Esasa ilişkin temyiz itirazlarının incelenmesinde;
İlk Derece Mahkemesince, bozma ilamına uyulduktan sonra, alınan beyanlardan tarafların, dava konusu taşınmazın kök muris ... ...'den geldiği hususunda ihtilaflarının bulunmadığı, bununla birlikte dava konusu parseli kapsayan geçerli bir taksim olduğu hususunda da dinlenen tanık, mahalli bilirkişi ve tespit bilirkişilerinin herhangi bir bilgilerinin olmadığı anlaşıldığından, taşınmazın kök muris ... ...'den kalan bir parsel olduğu ve geçerli bir taksim görmediğinin anlaşıldığı gerekçeleri ile 3402 sayılı Kadastro Kanunu'nun 30/2. maddesi hükmü gereği kök muris ... ... verasetine göre taşınmazın tamamı kök muris ... ... mirasçıları adına hisseleri oranında tespit edilmesine karar verilmiş ise de, bu görüşe katılma olanağı bulunmamaktadır.
Şöyle ki, Mahkemece, uyulan bozma ilamı doğrultusunda yapılan inceleme sonrasında, dosya kapsamında yapılan tüm keşifler ve alınan beyanlara göre, mahkemenin ve tarafların da kabulünde olduğu üzere, dava konusu taşınmazın kök muris ... ...'den kaldığı sabit ise de, yine, alınan beyanlardan, taşınmazın, muris ... tarafından sağlığında herhangi bir şekilde davacı murisi ...'e temlik edilmediği gibi, gerek sağlığında gerekse, ölümünden sonra tüm mirasçılar arasında usulüne uygun şekilde taksim yapılmadığı ortadadır. O halde, bozma ilamı, karar düzeltme ilamı ve 3402 sayılı Kadastro Kanunu'nun 30/2. maddesi uyarınca, taşınmazın muris ...'nin tüm mirasçıları adına değil, kök muris ... ... mirasçısı ...'nın miras payı olan 1/3 payın ...'ün tüm mirasçıları adına, kalan payların da talepte bulunmayan mirasçılar adına pay verilemeyeceği göz önünde bulundurularak, tespit maliki olan davalılar adına eşit olacak şekilde tesciline karar verilmesi gerekirken, taşınmazın tüm ... mirasçıları adına tesciline karar verilmesi doğru görülmemiştir. Açıklanan bu nedenlerle, yanılgılı değerlendirme ile yazılı şekilde karar verilmesi hatalı olup, hükmün bu nedenle bozulması gerekmiştir.

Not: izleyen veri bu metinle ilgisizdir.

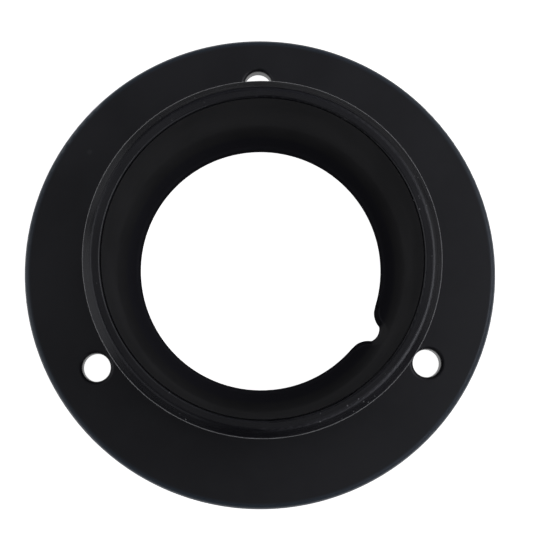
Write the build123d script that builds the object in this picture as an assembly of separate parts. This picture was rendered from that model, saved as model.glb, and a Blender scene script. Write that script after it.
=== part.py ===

SONUÇ : Yukarıda açıklanan nedenlerle, davacı vekilinin temyiz itirazlarının kabulü ile, HMK'nin Geçici 3 üncü maddesi yollaması ile HUMK'un 428 inci maddesi uyarınca BOZULMASINA,
Taraflarca HUMK'un 440/I maddesi gereğince Yargıtay Daire ilamının tebliğinden itibaren ilama karşı 15 gün içinde karar düzeltme isteğinde bulunulabileceğine,
İstek halinde peşin harcın temyiz edene iadesine,
Dosyanın İlk Derece Mahkemesine gönderilmesine,
24.04.2024 tarihinde oybirliğiyle karar verildi.